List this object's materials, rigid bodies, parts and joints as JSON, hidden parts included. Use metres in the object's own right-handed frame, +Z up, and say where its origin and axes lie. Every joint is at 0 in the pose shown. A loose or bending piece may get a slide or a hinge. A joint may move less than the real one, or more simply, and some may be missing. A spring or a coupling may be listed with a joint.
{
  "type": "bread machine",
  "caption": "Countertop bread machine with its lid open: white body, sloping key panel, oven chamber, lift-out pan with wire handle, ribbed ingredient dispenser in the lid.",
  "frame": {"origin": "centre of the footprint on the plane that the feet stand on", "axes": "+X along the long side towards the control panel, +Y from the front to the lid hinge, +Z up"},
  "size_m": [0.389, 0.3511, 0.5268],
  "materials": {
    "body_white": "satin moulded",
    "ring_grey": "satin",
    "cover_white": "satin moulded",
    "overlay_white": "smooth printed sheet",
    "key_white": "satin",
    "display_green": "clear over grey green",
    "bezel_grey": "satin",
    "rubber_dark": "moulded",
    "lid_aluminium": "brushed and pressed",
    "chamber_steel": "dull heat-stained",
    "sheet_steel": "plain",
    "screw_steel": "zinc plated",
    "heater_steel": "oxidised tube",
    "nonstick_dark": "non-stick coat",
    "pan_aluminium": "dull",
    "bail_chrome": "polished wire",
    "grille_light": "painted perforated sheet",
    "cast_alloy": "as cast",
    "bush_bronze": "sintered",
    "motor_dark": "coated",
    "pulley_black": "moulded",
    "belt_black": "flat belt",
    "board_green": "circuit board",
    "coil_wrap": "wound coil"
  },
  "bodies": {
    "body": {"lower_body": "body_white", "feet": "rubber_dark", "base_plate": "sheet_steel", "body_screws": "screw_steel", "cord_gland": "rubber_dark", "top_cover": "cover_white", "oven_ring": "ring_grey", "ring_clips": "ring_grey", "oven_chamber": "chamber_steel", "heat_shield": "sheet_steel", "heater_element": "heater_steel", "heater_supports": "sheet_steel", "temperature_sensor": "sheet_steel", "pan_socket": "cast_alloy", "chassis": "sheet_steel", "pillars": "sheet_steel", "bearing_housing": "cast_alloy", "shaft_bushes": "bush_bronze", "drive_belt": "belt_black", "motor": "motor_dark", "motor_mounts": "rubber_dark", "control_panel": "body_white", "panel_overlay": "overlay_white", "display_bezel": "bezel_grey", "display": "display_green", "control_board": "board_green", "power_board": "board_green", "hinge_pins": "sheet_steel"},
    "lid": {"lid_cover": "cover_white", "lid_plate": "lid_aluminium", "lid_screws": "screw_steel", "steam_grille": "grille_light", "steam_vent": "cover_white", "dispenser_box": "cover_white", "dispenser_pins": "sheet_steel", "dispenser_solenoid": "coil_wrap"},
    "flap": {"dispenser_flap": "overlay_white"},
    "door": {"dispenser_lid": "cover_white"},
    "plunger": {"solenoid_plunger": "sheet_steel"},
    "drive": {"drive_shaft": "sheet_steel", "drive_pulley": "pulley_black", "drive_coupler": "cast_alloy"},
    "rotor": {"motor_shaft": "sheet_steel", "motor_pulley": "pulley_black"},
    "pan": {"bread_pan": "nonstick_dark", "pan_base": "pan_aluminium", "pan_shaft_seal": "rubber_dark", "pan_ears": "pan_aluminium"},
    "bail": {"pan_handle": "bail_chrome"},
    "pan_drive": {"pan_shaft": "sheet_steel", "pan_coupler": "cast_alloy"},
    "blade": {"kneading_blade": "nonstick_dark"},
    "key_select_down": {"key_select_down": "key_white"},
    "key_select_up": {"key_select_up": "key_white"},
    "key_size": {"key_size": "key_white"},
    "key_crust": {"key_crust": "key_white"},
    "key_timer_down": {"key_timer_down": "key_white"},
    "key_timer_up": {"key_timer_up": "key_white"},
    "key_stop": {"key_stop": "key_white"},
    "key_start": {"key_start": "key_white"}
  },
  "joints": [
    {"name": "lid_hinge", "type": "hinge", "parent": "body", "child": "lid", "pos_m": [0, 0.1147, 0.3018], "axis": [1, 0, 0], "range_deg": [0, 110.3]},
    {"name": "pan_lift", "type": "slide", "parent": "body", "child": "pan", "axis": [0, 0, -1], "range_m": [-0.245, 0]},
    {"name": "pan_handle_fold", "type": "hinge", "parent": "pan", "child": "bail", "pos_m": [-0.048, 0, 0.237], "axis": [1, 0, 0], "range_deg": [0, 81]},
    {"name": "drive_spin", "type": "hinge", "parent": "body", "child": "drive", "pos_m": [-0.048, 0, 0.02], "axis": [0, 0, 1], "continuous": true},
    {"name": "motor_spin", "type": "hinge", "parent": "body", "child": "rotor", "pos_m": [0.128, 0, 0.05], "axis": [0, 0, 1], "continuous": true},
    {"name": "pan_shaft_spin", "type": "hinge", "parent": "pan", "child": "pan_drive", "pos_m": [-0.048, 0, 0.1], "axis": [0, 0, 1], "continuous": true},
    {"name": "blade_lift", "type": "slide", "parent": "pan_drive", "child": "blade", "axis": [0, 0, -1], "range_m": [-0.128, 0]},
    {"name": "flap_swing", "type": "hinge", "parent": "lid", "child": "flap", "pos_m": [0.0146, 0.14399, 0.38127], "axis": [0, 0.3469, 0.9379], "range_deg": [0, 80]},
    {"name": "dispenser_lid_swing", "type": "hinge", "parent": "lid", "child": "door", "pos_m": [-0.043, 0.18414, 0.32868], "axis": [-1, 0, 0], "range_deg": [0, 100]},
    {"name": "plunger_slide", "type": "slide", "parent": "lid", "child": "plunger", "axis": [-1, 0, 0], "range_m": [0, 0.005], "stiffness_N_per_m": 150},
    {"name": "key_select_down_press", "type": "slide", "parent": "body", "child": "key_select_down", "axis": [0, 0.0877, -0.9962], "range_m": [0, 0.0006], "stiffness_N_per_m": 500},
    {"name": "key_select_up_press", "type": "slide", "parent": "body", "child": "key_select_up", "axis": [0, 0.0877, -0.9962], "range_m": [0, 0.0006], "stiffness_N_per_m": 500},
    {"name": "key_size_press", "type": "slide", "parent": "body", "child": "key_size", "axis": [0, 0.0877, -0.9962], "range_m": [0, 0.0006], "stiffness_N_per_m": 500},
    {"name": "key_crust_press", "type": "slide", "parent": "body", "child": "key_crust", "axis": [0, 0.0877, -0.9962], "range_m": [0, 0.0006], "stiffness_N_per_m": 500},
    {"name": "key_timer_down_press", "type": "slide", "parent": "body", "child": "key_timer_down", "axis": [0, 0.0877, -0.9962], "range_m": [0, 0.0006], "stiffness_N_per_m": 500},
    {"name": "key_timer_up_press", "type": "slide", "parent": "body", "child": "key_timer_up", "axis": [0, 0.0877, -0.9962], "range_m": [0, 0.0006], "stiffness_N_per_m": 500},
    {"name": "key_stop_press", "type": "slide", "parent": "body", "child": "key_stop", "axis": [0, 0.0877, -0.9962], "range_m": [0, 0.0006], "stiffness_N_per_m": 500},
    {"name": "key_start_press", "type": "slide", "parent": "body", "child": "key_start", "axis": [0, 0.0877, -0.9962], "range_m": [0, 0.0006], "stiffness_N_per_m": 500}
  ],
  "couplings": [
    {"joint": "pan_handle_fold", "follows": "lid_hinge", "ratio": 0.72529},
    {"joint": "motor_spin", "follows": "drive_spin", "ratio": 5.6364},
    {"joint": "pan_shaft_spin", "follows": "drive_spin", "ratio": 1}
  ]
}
◆ ◆ ◆ ◆ ◆ ◆ ◆
▶ [Stated goal]
Reproduce the material exactly, with every line intact.

▶ [Written solution]
List this object's materials, rigid bodies, parts and joints as JSON, hidden parts included. Use metres in the object's own right-handed frame, +Z up, and say where its origin and axes lie. Every joint is at 0 in the pose shown. A loose or bending piece may get a slide or a hinge. A joint may move less than the real one, or more simply, and some may be missing. A spring or a coupling may be listed with a joint.
{
  "type": "bread machine",
  "caption": "Countertop bread machine with its lid open: white body, sloping key panel, oven chamber, lift-out pan with wire handle, ribbed ingredient dispenser in the lid.",
  "frame": {"origin": "centre of the footprint on the plane that the feet stand on", "axes": "+X along the long side towards the control panel, +Y from the front to the lid hinge, +Z up"},
  "size_m": [0.389, 0.3511, 0.5268],
  "materials": {
    "body_white": "satin moulded",
    "ring_grey": "satin",
    "cover_white": "satin moulded",
    "overlay_white": "smooth printed sheet",
    "key_white": "satin",
    "display_green": "clear over grey green",
    "bezel_grey": "satin",
    "rubber_dark": "moulded",
    "lid_aluminium": "brushed and pressed",
    "chamber_steel": "dull heat-stained",
    "sheet_steel": "plain",
    "screw_steel": "zinc plated",
    "heater_steel": "oxidised tube",
    "nonstick_dark": "non-stick coat",
    "pan_aluminium": "dull",
    "bail_chrome": "polished wire",
    "grille_light": "painted perforated sheet",
    "cast_alloy": "as cast",
    "bush_bronze": "sintered",
    "motor_dark": "coated",
    "pulley_black": "moulded",
    "belt_black": "flat belt",
    "board_green": "circuit board",
    "coil_wrap": "wound coil"
  },
  "bodies": {
    "body": {"lower_body": "body_white", "feet": "rubber_dark", "base_plate": "sheet_steel", "body_screws": "screw_steel", "cord_gland": "rubber_dark", "top_cover": "cover_white", "oven_ring": "ring_grey", "ring_clips": "ring_grey", "oven_chamber": "chamber_steel", "heat_shield": "sheet_steel", "heater_element": "heater_steel", "heater_supports": "sheet_steel", "temperature_sensor": "sheet_steel", "pan_socket": "cast_alloy", "chassis": "sheet_steel", "pillars": "sheet_steel", "bearing_housing": "cast_alloy", "shaft_bushes": "bush_bronze", "drive_belt": "belt_black", "motor": "motor_dark", "motor_mounts": "rubber_dark", "control_panel": "body_white", "panel_overlay": "overlay_white", "display_bezel": "bezel_grey", "display": "display_green", "control_board": "board_green", "power_board": "board_green", "hinge_pins": "sheet_steel"},
    "lid": {"lid_cover": "cover_white", "lid_plate": "lid_aluminium", "lid_screws": "screw_steel", "steam_grille": "grille_light", "steam_vent": "cover_white", "dispenser_box": "cover_white", "dispenser_pins": "sheet_steel", "dispenser_solenoid": "coil_wrap"},
    "flap": {"dispenser_flap": "overlay_white"},
    "door": {"dispenser_lid": "cover_white"},
    "plunger": {"solenoid_plunger": "sheet_steel"},
    "drive": {"drive_shaft": "sheet_steel", "drive_pulley": "pulley_black", "drive_coupler": "cast_alloy"},
    "rotor": {"motor_shaft": "sheet_steel", "motor_pulley": "pulley_black"},
    "pan": {"bread_pan": "nonstick_dark", "pan_base": "pan_aluminium", "pan_shaft_seal": "rubber_dark", "pan_ears": "pan_aluminium"},
    "bail": {"pan_handle": "bail_chrome"},
    "pan_drive": {"pan_shaft": "sheet_steel", "pan_coupler": "cast_alloy"},
    "blade": {"kneading_blade": "nonstick_dark"},
    "key_select_down": {"key_select_down": "key_white"},
    "key_select_up": {"key_select_up": "key_white"},
    "key_size": {"key_size": "key_white"},
    "key_crust": {"key_crust": "key_white"},
    "key_timer_down": {"key_timer_down": "key_white"},
    "key_timer_up": {"key_timer_up": "key_white"},
    "key_stop": {"key_stop": "key_white"},
    "key_start": {"key_start": "key_white"}
  },
  "joints": [
    {"name": "lid_hinge", "type": "hinge", "parent": "body", "child": "lid", "pos_m": [0, 0.1147, 0.3018], "axis": [1, 0, 0], "range_deg": [0, 110.3]},
    {"name": "pan_lift", "type": "slide", "parent": "body", "child": "pan", "axis": [0, 0, -1], "range_m": [-0.245, 0]},
    {"name": "pan_handle_fold", "type": "hinge", "parent": "pan", "child": "bail", "pos_m": [-0.048, 0, 0.237], "axis": [1, 0, 0], "range_deg": [0, 81]},
    {"name": "drive_spin", "type": "hinge", "parent": "body", "child": "drive", "pos_m": [-0.048, 0, 0.02], "axis": [0, 0, 1], "continuous": true},
    {"name": "motor_spin", "type": "hinge", "parent": "body", "child": "rotor", "pos_m": [0.128, 0, 0.05], "axis": [0, 0, 1], "continuous": true},
    {"name": "pan_shaft_spin", "type": "hinge", "parent": "pan", "child": "pan_drive", "pos_m": [-0.048, 0, 0.1], "axis": [0, 0, 1], "continuous": true},
    {"name": "blade_lift", "type": "slide", "parent": "pan_drive", "child": "blade", "axis": [0, 0, -1], "range_m": [-0.128, 0]},
    {"name": "flap_swing", "type": "hinge", "parent": "lid", "child": "flap", "pos_m": [0.0146, 0.14399, 0.38127], "axis": [0, 0.3469, 0.9379], "range_deg": [0, 80]},
    {"name": "dispenser_lid_swing", "type": "hinge", "parent": "lid", "child": "door", "pos_m": [-0.043, 0.18414, 0.32868], "axis": [-1, 0, 0], "range_deg": [0, 100]},
    {"name": "plunger_slide", "type": "slide", "parent": "lid", "child": "plunger", "axis": [-1, 0, 0], "range_m": [0, 0.005], "stiffness_N_per_m": 150},
    {"name": "key_select_down_press", "type": "slide", "parent": "body", "child": "key_select_down", "axis": [0, 0.0877, -0.9962], "range_m": [0, 0.0006], "stiffness_N_per_m": 500},
    {"name": "key_select_up_press", "type": "slide", "parent": "body", "child": "key_select_up", "axis": [0, 0.0877, -0.9962], "range_m": [0, 0.0006], "stiffness_N_per_m": 500},
    {"name": "key_size_press", "type": "slide", "parent": "body", "child": "key_size", "axis": [0, 0.0877, -0.9962], "range_m": [0, 0.0006], "stiffness_N_per_m": 500},
    {"name": "key_crust_press", "type": "slide", "parent": "body", "child": "key_crust", "axis": [0, 0.0877, -0.9962], "range_m": [0, 0.0006], "stiffness_N_per_m": 500},
    {"name": "key_timer_down_press", "type": "slide", "parent": "body", "child": "key_timer_down", "axis": [0, 0.0877, -0.9962], "range_m": [0, 0.0006], "stiffness_N_per_m": 500},
    {"name": "key_timer_up_press", "type": "slide", "parent": "body", "child": "key_timer_up", "axis": [0, 0.0877, -0.9962], "range_m": [0, 0.0006], "stiffness_N_per_m": 500},
    {"name": "key_stop_press", "type": "slide", "parent": "body", "child": "key_stop", "axis": [0, 0.0877, -0.9962], "range_m": [0, 0.0006], "stiffness_N_per_m": 500},
    {"name": "key_start_press", "type": "slide", "parent": "body", "child": "key_start", "axis": [0, 0.0877, -0.9962], "range_m": [0, 0.0006], "stiffness_N_per_m": 500}
  ],
  "couplings": [
    {"joint": "pan_handle_fold", "follows": "lid_hinge", "ratio": 0.72529},
    {"joint": "motor_spin", "follows": "drive_spin", "ratio": 5.6364},
    {"joint": "pan_shaft_spin", "follows": "drive_spin", "ratio": 1}
  ]
}